What has been the most surprising thing for you working as a Police Officer?
The NSW Police Force is such a close group and it’s really quite comforting to have that support. I have made so many friends in the Force. I didn’t realise how blessed I would feel to be part of a special ‘family’. I was told before I joined by other Police friends that there is a lot of paperwork and all I can say is they were not wrong!
What aspect of policing do you think will be the major focus in the next 10 years?
I think the Force’s key focus will always be to strive to lower crime in the community. We try and achieve this in many ways. For example by being tasked to certain areas between certain times for high visibility in order to deter and lower crime. We have operations in place on Friday and Saturday nights with more Police tasked to walk around the Sydney CBD. We strive to reduce fear in the community and to protect people and property. This is an ongoing objective of ours.
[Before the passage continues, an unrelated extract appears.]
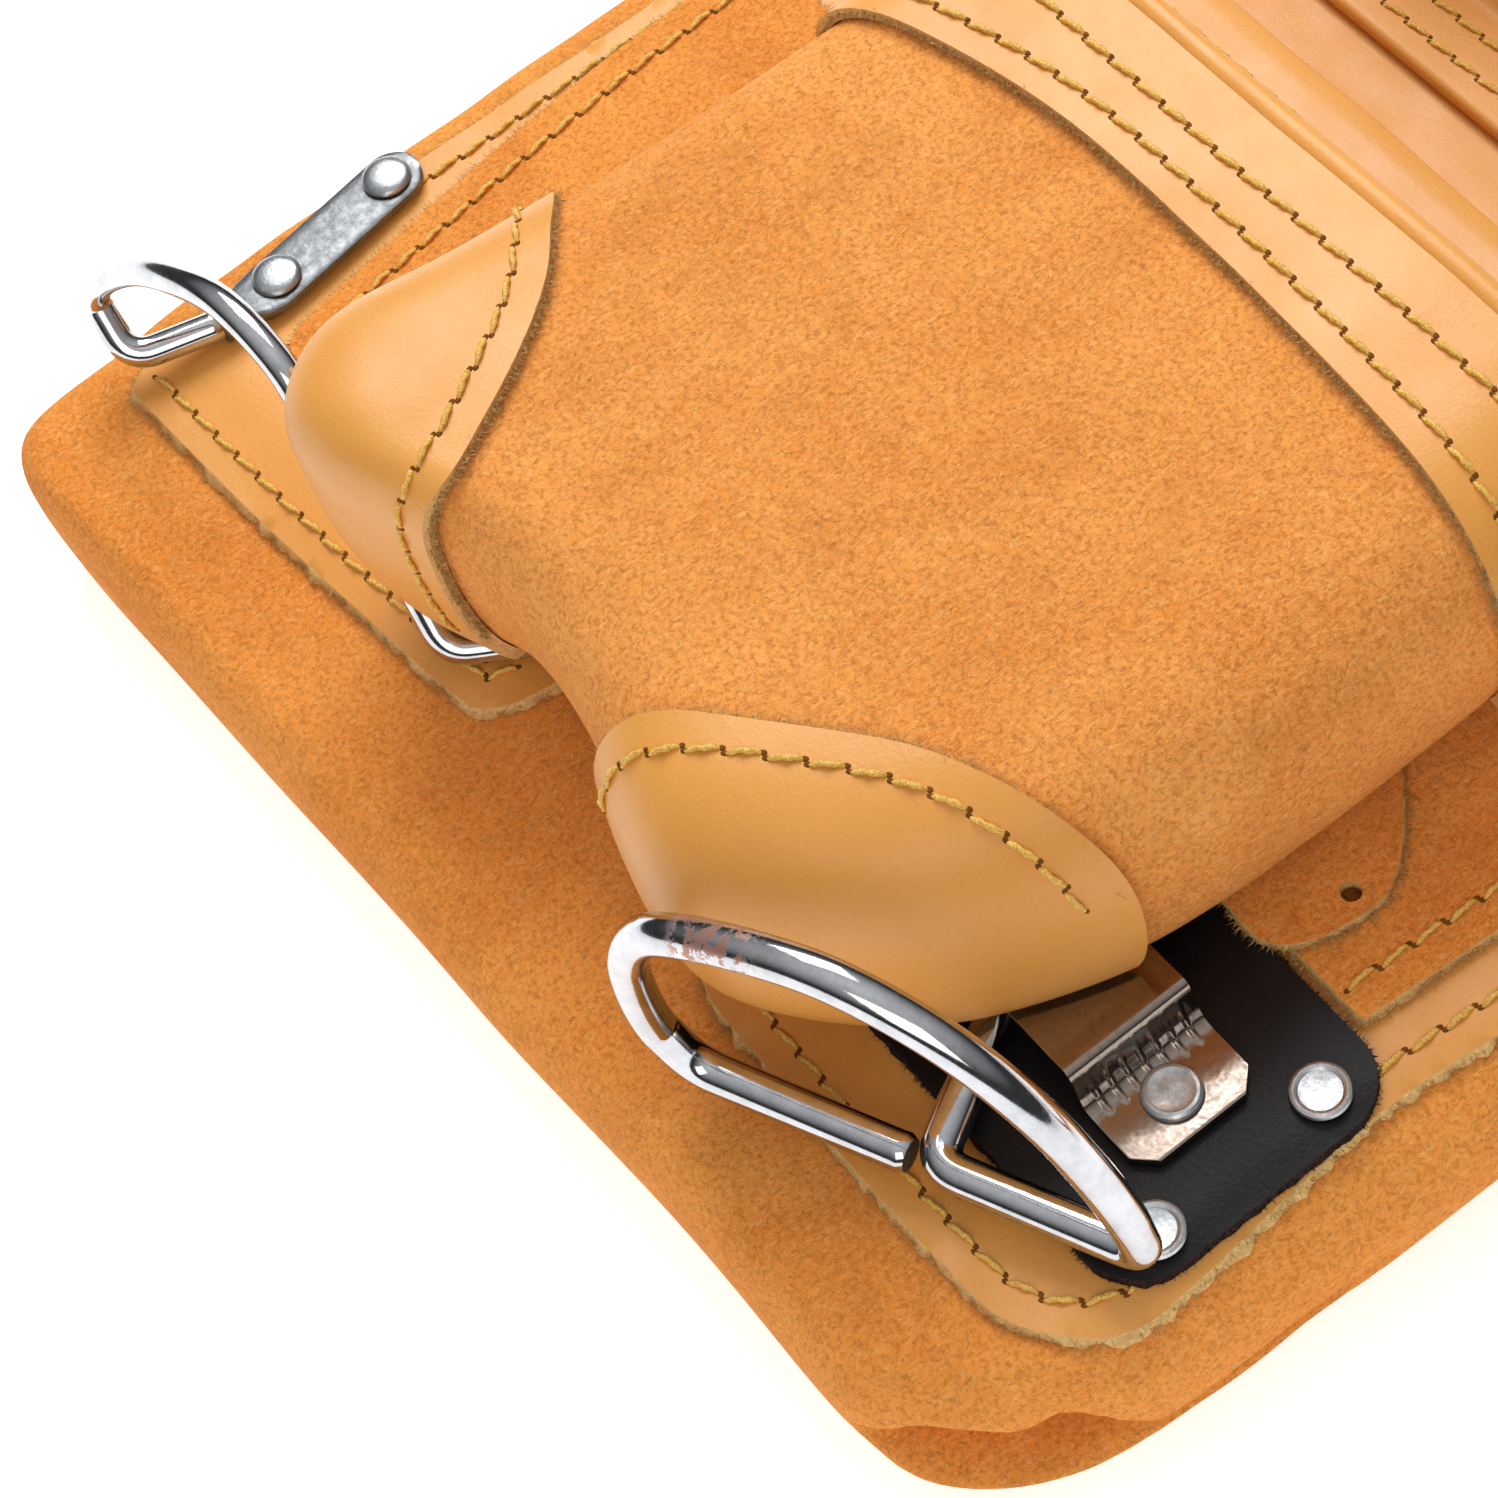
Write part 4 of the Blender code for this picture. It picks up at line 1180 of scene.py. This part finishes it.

What do you enjoy most about your role?
Helping people and trying to make a difference in a positive way. Every day I come into work with a smile ready for what the day brings ahead, no 2 days are the same.
Any funny or unusual moments on the job you can share?
There are plenty but none that beats when about 3 years ago I opted for a big milkshake instead of water and straight after finishing it I got into a foot pursuit. Not a great feeling!